In the 3rd century, Bishop Dionysius of Alexandria rejected apostolic authorship, but accepted the book's canonicity. Dionysius believed that the author was another man also named John, John the Presbyter, teacher of Papias, bishop of Hieropolis. Eusebius of Caesarea later agreed with this. Because authorship was one of several considerations for canonization, several Church Fathers and the Council of Laodicea rejected Revelation.
Mainstream scholars conclude that the author did not also write the Gospel of John because of wide differences in eschatology, language, and tone. The Book of Revelation contains grammatical errors and stylistic abnormalities whereas the Gospel and Epistles are all stylistically consistent which indicate its author may not have been as familiar with the Greek language as the Gospel/Epistles's author. Contemporary scholars note that when Revelation and the Gospel refer to Jesus as "lamb" they use different Greek words, and they spell "Jerusalem" differently.

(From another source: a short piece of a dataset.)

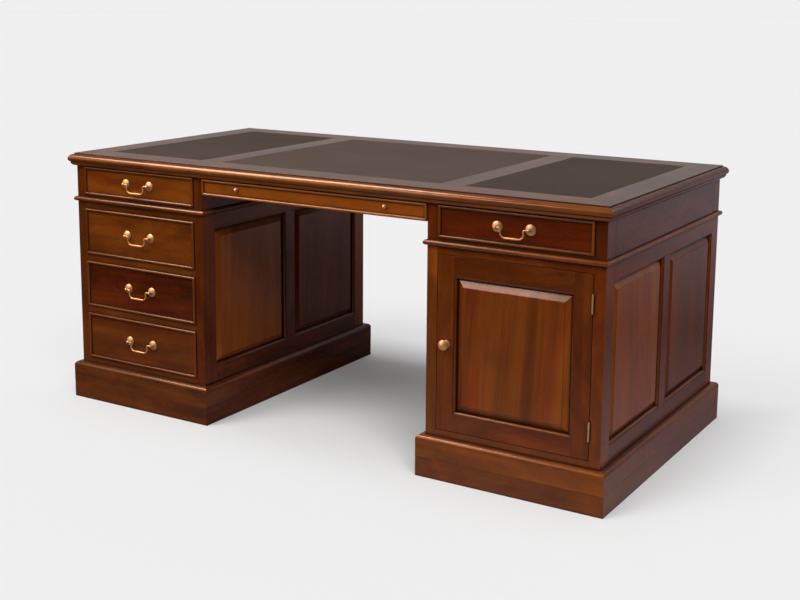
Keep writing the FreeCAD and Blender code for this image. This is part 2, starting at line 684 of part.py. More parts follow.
def knob(scale, shank, wood):
    """A turned knob on a collar, its shank through the wood and the nut on its end."""
    collar_radius, collar_height = (scale * size for size in KNOB_COLLAR)
    neck, head, widest, bend, height = (scale * size for size in (
        KNOB_NECK, KNOB_HEAD, KNOB_WIDEST_UP, KNOB_ROUND, KNOB_HEIGHT))
    end = -wood - NUT_THICK * shank - SHANK_SPARE
    under = (head - bend * (1 - math.sqrt(0.5)), widest - bend * math.sqrt(0.5))
    profile = section((0.0, end), (shank, end), (shank, 0.0), (collar_radius, 0.0),
                      (collar_radius, collar_height / 2), (neck, collar_height),
                      (neck, widest - bend), (head - bend, widest - bend),
                      (under, (head, widest)), domed((head, widest), (0.0, height)))
    return [turned(profile), hex_nut(shank, wood)]


# ---- Doors and their hinges: at the front of the right pedestal, with x from its middle ----

def door_opening():
    """Middle of the door's panel, and its panel opening's width and height."""
    width = 2 * (HALF_OPEN - DOOR_GAP - DOOR_STILE)
    low = OPEN_LOW + DOOR_GAP + DOOR_BOTTOM_RAIL
    high = OPEN_HIGH - DOOR_GAP - DOOR_TOP_RAIL
    return FreeCAD.Vector(0, -HALF_Y, (low + high) / 2), width, high - low


def knob_place():
    """Where the knob stands on the door."""
    x = DOOR_KNOB_IN + DOOR_GAP - HALF_OPEN
    return FreeCAD.Vector(x, -HALF_Y, (OPEN_LOW + OPEN_HIGH) / 2)


def door_frame():
    """Two stiles and two rails, grooved for the panel and cut for the hinge leaves and knob."""
    middle, width, height = door_opening()
    half_door = HALF_OPEN - DOOR_GAP
    y = (-HALF_Y, FRAME_THICK - HALF_Y)
    z = (OPEN_LOW + DOOR_GAP, OPEN_HIGH - DOOR_GAP)
    low, high = middle.z - height / 2, middle.z + height / 2
    boards = [board((-half_door, -width / 2), y, z), board((width / 2, half_door), y, z),
              board((-width / 2, width / 2), y, (z[0], low)),
              board((-width / 2, width / 2), y, (high, z[1]))]
    place = knob_place()
    drill = Part.makeCylinder(KNOB_SHANK + SHANK_FIT, FRAME_THICK + 2 * SPARE,
                              place - AWAY * SPARE, AWAY)
    groove = stood([panel_groove(width, height)], middle)
    return pared(boards, groove + leaf_recesses(-1) + [drill])


def door_panel():
    """The door's raised panel and the mouldings round it."""
    middle, width, height = door_opening()
    return stood([fielded_panel(width, height)] + panel_mouldings(width, height), middle)


def hinge_heights():
    """Middle heights of a door's two hinges."""
    return OPEN_LOW + HINGE_INSET, OPEN_HIGH - HINGE_INSET


def leaf_span(side):
    """The x limits of a leaf: side is 1 on the post and -1 on the door."""
    near = side * LEAF_GAP / 2
    return sorted((HINGE_X + near, HINGE_X + near + side * LEAF_THICK))


def leaf_recesses(side):
    """The recesses of a door's hinge leaves, in the post or in the door's edge."""
    span = leaf_span(side)
    x = (span[0], span[1] + LEAF_FIT) if side > 0 else (span[0] - LEAF_FIT, span[1])
    y = (-HALF_Y - SPARE, -HALF_Y + LEAF_DEPTH + LEAF_FIT)
    reach = HINGE_LENGTH / 2 + LEAF_FIT
    return [board(x, y, (z - reach, z + reach)) for z in hinge_heights()]


def hinge_leaf(side, knuckles, bore):
    """One leaf with its knuckles, at height 0."""
    x = leaf_span(side)
    half = HINGE_LENGTH / 2
    pitch = HINGE_LENGTH / KNUCKLES
    plate = board(x, (-HALF_Y - BARREL_CLEAR / 3, -HALF_Y + LEAF_DEPTH), (-half, half))
    rolls = []
    for knuckle in knuckles:
        low = knuckle * pitch - half + KNUCKLE_GAP / 2
        high = low + pitch - KNUCKLE_GAP
        centre = FreeCAD.Vector(HINGE_X, HINGE_Y, low)
        rolls.append(Part.makeCylinder(BARREL_RADIUS, high - low, centre))
        rolls.append(board(x, (HINGE_Y, -HALF_Y), (low, high)))
    pin_space = Part.makeCylinder(bore, HINGE_LENGTH + 2 * SPARE,
                                  FreeCAD.Vector(HINGE_X, HINGE_Y, -half - SPARE))
    return plate.fuse(rolls).removeSplitter().cut(pin_space).Solids[0]


def door_hinges():
    """The leaves that turn with the door, bored to run on the pins."""
    leaf = hinge_leaf(-1, range(1, KNUCKLES, 2), PIN_RADIUS + PIN_FIT)
    return [moved([leaf], z=height)[0] for height in hinge_heights()]


def post_hinges():
    """The leaves fixed to the post, and the pins held in their knuckles."""
    leaf = hinge_leaf(1, range(0, KNUCKLES, 2), PIN_RADIUS)
    low = KNUCKLE_GAP / 2 - HINGE_LENGTH / 2
    pin = Part.makeCylinder(PIN_RADIUS, -2 * low, FreeCAD.Vector(HINGE_X, HINGE_Y, low))
    return [piece for height in hinge_heights() for piece in moved([leaf, pin], z=height)]


# ---- The whole desk ----

def write_pedestals():
    """Both pedestals and what is fixed to them: the right one is the left one turned round."""
    width, height = side_openings()[:2]
    left = {"frame": pedestal_frame(), "panels": on_sides([fielded_panel(width, height)]),
            "mouldings": on_sides(panel_mouldings(width, height)), "inside": pedestal_inside(),
            "plinth": plinth()}
    for name, solids in left.items():
        stem = "plinth_{}" if name == "plinth" else "pedestal_{}_" + name
        here = moved(solids, x=-PED_X)
        write(stem.format("left"), here)
        write(stem.format("right"), half_turned(here))
    waist = moved(waist_moulding(), x=-PED_X)
    write("waist_mouldings", waist + half_turned(waist))
    leaves = moved(post_hinges(), x=PED_X)
    write("hinge_leaves", leaves + half_turned(leaves))


def write_both(stem, solids):
    """Write what the front sitter has, and the same turned round for the back sitter."""
    write(stem.format("front"), solids)
    write(stem.format("back"), half_turned(solids))


def write_handled_drawer(name, x, floor, height):
    """A drawer as wide as a pedestal's opening, with its handle."""
    half = HANDLE_CENTRES / 2
    handle_z = height / 2 + HANDLE_RISE
    holes = [(-half, handle_z), (half, handle_z)]
    body = drawer(2 * HALF_OPEN, height, 0.0, holes, SHANK_RADIUS + SHANK_FIT)
    place = FreeCAD.Vector(x, -HALF_Y, floor + handle_z)
    write_both("drawer_{}_" + name, moved(body, x, -HALF_Y, floor))
    write_both("handle_posts_{}_" + name, stood(handle_posts(), place))
    write_both("bail_{}_" + name, stood(bail(), place))


def write_centre_drawer():
    """The drawer over the kneehole, with two small knobs."""
    knob_z = CENTRE_FRONT / 2 + HANDLE_RISE
    knob_x = INNER_X - KNOB_INSET
    shank = KNOB_SHANK * KNOB_SCALE
    holes = [(-knob_x, knob_z), (knob_x, knob_z)]
    body = drawer(2 * INNER_X, CENTRE_FRONT, BEARER_HEIGHT, holes, shank + SHANK_FIT)
    knobs = []
    for x, z in holes:
        knobs += stood(knob(KNOB_SCALE, shank, FRONT_THICK),
                       FreeCAD.Vector(x, -HALF_Y, CENTRE_Z + z))
    write_both("drawer_{}_top_centre", moved(body, y=-HALF_Y, z=CENTRE_Z))
    write_both("knobs_{}_top_centre", knobs)


def write_doors():
    """Both cupboard doors, each with its panel, knob and turning hinge leaves."""
    turning = {"frame": door_frame(), "panel": door_panel(), "hinges": door_hinges(),
               "knob": stood(knob(1.0, KNOB_SHANK, FRAME_THICK), knob_place())}
    for name, solids in turning.items():
        write_both("door_{}_" + name, moved(solids, x=PED_X))


def main():
    """Write every node of the desk."""
    os.makedirs("parts", exist_ok=True)
    write("top_frame", top_frame())
    write("top_boards", top_boards())
    write("top_leathers", top_leathers())
    write("top_band", top_band())
    write("frieze_frame", frieze_frame())
    write("frieze_inside", frieze_inside())
    write_pedestals()
    write_doors()
    write_handled_drawer("top_left", -PED_X, SILL_Z, BAND_Z - SILL_Z)
    write_handled_drawer("top_right", PED_X, SILL_Z, BAND_Z - SILL_Z)
    write_centre_drawer()
    for row, name in enumerate(("lower", "middle", "upper")):
        write_handled_drawer(name, -PED_X, row_floor(row), ROW_HEIGHT)


main()
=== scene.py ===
"""A partners desk, built around its CAD frame and run as a script.

Boards are cut from the CAD solids one at a time, so that each has its own
arrises and its own grain. Lengths are in metres.
"""

import math
import random
from typing import NamedTuple

import bmesh
import bpy
from mathutils import Matrix, Vector


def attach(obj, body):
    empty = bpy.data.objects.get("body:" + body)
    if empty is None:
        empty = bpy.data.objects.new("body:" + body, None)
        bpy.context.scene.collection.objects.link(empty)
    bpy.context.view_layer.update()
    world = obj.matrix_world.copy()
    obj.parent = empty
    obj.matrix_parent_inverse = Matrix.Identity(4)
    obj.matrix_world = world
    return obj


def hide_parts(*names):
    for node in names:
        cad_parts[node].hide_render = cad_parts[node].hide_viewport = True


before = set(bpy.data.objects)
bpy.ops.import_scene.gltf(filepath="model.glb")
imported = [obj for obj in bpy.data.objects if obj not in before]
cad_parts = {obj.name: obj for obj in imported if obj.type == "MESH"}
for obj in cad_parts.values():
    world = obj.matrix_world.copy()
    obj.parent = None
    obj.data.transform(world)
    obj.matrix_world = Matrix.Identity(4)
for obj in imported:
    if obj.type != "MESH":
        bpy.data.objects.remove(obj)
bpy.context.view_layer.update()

bl_info = {
    "name": "Partners desk",
    "version": (1, 0, 0),
    "blender": (4, 5, 0),
    "location": "View3D > Sidebar > Desk",
    "description": "Builds the visible pieces of a partners desk",
    "category": "Object",
}

SIDES = ("front", "back")
PEDESTALS = ("left", "right")
DRAWERS = ("top_left", "top_right", "upper", "middle", "lower", "top_centre")
BRASS_WORDS = ("bail", "handle_posts", "knob", "hinge")
WOODS = {"mahogany": "mahogany_polished", "drawer_lining": "lining_wood"}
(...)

There are differing motifs between the book and the Gospel: use of allegory, symbolism, and similar metaphors, such as "living water", "shepherd", "lamb", and "manna". The Book of Revelation does not go into several typically Johannine themes, such as light, darkness, truth, love, and "the world" in a negative sense. The eschatology of the two works are also very different. Still, the author uses the terms "Word of God" and "Lamb of God" for Jesus Christ, possibly indicating that the author had a common theological background with the author of John.
According to the testimony of Irenaeus, Eusebius and Jerome, the writing of this book took place near the very end of Domitian's reign, around 95 or 96. Kenneth Gentry contends for an earlier date, 68 or 69, in the reign of Nero or shortly thereafter.